= What is being asked =
Retype exactly the lines from the line with "zip(*points))), Vector(map(max, zip(*points)))" to the end of the data, keeping both boundary lines.

<<<<

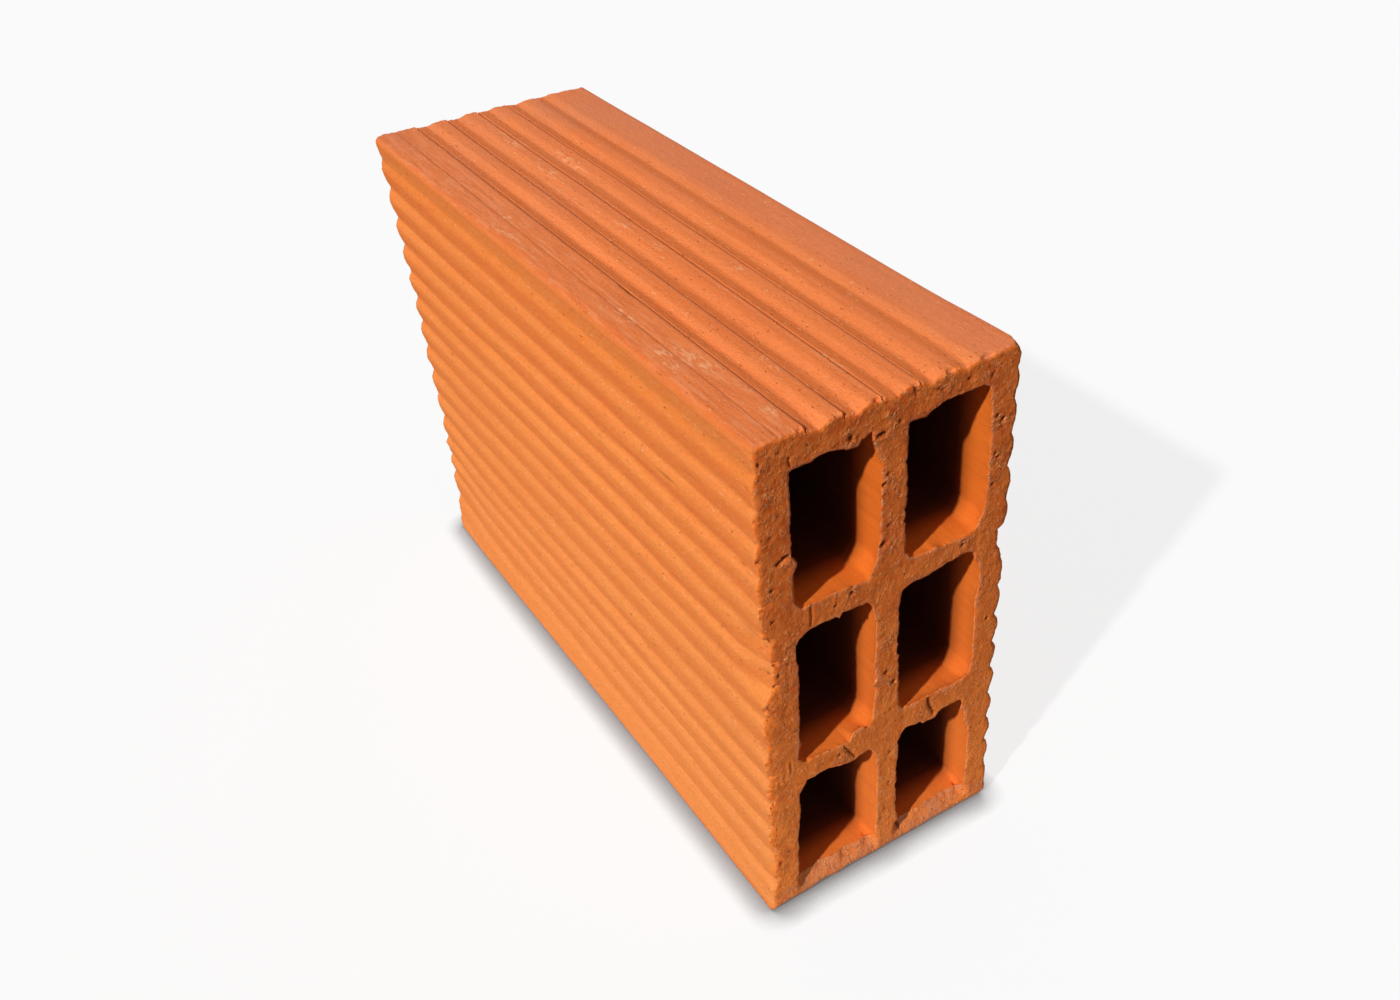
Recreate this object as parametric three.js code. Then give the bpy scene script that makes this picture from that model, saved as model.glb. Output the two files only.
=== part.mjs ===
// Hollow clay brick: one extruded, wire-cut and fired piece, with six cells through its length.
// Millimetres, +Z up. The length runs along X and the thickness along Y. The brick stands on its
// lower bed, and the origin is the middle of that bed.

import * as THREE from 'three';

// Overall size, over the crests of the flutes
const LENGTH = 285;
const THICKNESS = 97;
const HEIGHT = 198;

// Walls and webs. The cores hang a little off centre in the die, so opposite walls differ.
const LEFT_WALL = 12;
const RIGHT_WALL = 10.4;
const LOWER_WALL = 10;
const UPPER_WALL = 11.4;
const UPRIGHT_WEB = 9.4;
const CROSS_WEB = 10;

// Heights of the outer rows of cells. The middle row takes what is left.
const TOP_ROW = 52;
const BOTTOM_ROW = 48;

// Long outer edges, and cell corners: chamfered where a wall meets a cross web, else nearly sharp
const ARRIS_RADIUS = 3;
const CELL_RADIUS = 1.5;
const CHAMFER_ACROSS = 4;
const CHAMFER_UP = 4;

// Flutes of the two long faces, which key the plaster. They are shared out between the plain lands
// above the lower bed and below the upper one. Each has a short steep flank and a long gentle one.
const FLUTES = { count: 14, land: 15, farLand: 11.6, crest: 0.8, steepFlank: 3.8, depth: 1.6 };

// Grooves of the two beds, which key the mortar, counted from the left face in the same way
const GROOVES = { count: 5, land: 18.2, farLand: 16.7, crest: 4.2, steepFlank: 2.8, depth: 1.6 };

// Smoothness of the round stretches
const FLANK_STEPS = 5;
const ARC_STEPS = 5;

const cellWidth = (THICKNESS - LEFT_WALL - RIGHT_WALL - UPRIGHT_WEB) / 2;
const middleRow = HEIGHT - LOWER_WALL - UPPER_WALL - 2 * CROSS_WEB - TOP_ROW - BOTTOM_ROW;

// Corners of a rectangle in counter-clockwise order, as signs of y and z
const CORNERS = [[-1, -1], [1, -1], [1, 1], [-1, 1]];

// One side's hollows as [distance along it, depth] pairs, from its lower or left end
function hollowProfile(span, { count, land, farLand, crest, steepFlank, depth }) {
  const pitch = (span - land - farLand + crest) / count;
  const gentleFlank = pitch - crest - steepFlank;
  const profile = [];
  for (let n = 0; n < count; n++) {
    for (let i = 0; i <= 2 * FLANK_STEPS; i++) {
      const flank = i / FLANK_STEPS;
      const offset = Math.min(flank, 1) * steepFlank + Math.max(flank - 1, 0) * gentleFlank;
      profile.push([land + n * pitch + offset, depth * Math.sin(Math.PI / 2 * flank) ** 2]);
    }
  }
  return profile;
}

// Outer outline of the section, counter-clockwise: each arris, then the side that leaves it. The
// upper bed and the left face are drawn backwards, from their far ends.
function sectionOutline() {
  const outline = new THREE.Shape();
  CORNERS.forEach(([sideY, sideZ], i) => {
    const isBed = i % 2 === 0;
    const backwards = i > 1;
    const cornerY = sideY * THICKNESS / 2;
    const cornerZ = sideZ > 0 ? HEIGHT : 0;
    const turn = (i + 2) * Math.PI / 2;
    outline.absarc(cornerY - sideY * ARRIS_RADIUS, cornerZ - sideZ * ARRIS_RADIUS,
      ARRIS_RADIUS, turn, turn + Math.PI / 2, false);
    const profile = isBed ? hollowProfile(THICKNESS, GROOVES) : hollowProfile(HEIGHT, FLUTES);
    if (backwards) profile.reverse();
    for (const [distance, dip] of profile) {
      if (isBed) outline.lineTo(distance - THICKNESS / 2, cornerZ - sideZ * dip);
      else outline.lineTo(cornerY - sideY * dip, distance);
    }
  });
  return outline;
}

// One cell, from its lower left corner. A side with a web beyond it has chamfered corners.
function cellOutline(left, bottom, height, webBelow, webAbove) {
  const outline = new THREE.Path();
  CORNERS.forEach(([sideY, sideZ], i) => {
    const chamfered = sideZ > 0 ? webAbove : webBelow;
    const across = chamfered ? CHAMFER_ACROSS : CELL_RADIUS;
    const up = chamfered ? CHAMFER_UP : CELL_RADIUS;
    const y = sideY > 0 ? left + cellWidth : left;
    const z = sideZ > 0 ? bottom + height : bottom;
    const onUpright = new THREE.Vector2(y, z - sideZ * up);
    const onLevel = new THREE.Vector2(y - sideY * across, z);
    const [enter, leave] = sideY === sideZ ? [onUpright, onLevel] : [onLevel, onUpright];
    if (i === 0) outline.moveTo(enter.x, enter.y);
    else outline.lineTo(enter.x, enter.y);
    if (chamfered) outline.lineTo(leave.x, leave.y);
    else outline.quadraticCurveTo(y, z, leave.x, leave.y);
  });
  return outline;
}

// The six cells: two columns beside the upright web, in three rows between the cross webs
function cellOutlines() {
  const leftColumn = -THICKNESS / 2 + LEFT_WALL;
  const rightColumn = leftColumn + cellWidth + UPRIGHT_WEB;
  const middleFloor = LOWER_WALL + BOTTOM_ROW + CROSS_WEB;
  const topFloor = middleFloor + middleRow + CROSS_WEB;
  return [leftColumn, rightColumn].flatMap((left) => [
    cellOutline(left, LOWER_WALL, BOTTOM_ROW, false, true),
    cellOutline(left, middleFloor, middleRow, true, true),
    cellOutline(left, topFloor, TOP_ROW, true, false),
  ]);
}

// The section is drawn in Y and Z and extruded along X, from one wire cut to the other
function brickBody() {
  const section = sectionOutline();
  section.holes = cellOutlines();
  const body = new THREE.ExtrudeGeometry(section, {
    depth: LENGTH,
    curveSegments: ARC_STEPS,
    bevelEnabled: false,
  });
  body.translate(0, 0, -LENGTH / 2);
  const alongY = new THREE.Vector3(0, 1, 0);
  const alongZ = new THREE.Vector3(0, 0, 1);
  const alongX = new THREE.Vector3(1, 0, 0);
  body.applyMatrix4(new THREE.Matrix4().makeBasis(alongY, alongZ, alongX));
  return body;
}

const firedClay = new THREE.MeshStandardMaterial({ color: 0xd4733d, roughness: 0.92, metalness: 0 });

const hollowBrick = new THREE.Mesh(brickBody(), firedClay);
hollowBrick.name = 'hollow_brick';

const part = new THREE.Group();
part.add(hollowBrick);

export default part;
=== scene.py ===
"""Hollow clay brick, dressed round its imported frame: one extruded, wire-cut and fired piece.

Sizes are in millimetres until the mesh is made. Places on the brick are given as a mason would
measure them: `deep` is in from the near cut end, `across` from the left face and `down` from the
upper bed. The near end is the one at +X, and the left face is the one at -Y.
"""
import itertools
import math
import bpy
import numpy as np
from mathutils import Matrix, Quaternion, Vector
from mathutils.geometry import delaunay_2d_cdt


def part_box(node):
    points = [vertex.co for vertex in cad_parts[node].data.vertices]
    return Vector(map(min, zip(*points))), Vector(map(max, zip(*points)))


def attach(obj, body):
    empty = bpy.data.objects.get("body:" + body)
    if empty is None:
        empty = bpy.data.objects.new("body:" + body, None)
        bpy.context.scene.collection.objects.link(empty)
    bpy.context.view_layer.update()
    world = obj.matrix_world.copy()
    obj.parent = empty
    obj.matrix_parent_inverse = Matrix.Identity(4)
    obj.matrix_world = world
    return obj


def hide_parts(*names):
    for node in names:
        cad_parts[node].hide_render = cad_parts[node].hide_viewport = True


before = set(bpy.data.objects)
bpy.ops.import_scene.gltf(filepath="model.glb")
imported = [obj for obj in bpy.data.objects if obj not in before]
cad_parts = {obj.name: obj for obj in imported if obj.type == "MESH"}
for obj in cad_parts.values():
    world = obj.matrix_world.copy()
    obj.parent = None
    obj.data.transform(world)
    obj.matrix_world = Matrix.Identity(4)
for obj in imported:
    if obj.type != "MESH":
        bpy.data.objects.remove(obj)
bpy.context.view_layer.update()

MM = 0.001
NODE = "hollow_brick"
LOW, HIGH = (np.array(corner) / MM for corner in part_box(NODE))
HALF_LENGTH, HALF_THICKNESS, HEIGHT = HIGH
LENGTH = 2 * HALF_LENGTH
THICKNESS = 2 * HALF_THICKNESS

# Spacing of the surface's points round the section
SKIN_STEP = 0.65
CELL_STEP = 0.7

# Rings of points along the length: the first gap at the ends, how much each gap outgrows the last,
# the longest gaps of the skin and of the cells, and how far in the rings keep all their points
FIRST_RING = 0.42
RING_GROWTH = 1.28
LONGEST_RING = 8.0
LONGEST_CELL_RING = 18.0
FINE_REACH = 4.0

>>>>

= Complete output =
    return Vector(map(min, zip(*points))), Vector(map(max, zip(*points)))


def attach(obj, body):
    empty = bpy.data.objects.get("body:" + body)
    if empty is None:
        empty = bpy.data.objects.new("body:" + body, None)
        bpy.context.scene.collection.objects.link(empty)
    bpy.context.view_layer.update()
    world = obj.matrix_world.copy()
    obj.parent = empty
    obj.matrix_parent_inverse = Matrix.Identity(4)
    obj.matrix_world = world
    return obj


def hide_parts(*names):
    for node in names:
        cad_parts[node].hide_render = cad_parts[node].hide_viewport = True


before = set(bpy.data.objects)
bpy.ops.import_scene.gltf(filepath="model.glb")
imported = [obj for obj in bpy.data.objects if obj not in before]
cad_parts = {obj.name: obj for obj in imported if obj.type == "MESH"}
for obj in cad_parts.values():
    world = obj.matrix_world.copy()
    obj.parent = None
    obj.data.transform(world)
    obj.matrix_world = Matrix.Identity(4)
for obj in imported:
    if obj.type != "MESH":
        bpy.data.objects.remove(obj)
bpy.context.view_layer.update()

MM = 0.001
NODE = "hollow_brick"
LOW, HIGH = (np.array(corner) / MM for corner in part_box(NODE))
HALF_LENGTH, HALF_THICKNESS, HEIGHT = HIGH
LENGTH = 2 * HALF_LENGTH
THICKNESS = 2 * HALF_THICKNESS

# Spacing of the surface's points round the section
SKIN_STEP = 0.65
CELL_STEP = 0.7

# Rings of points along the length: the first gap at the ends, how much each gap outgrows the last,
# the longest gaps of the skin and of the cells, and how far in the rings keep all their points
FIRST_RING = 0.42
RING_GROWTH = 1.28
LONGEST_RING = 8.0
LONGEST_CELL_RING = 18.0
FINE_REACH = 4.0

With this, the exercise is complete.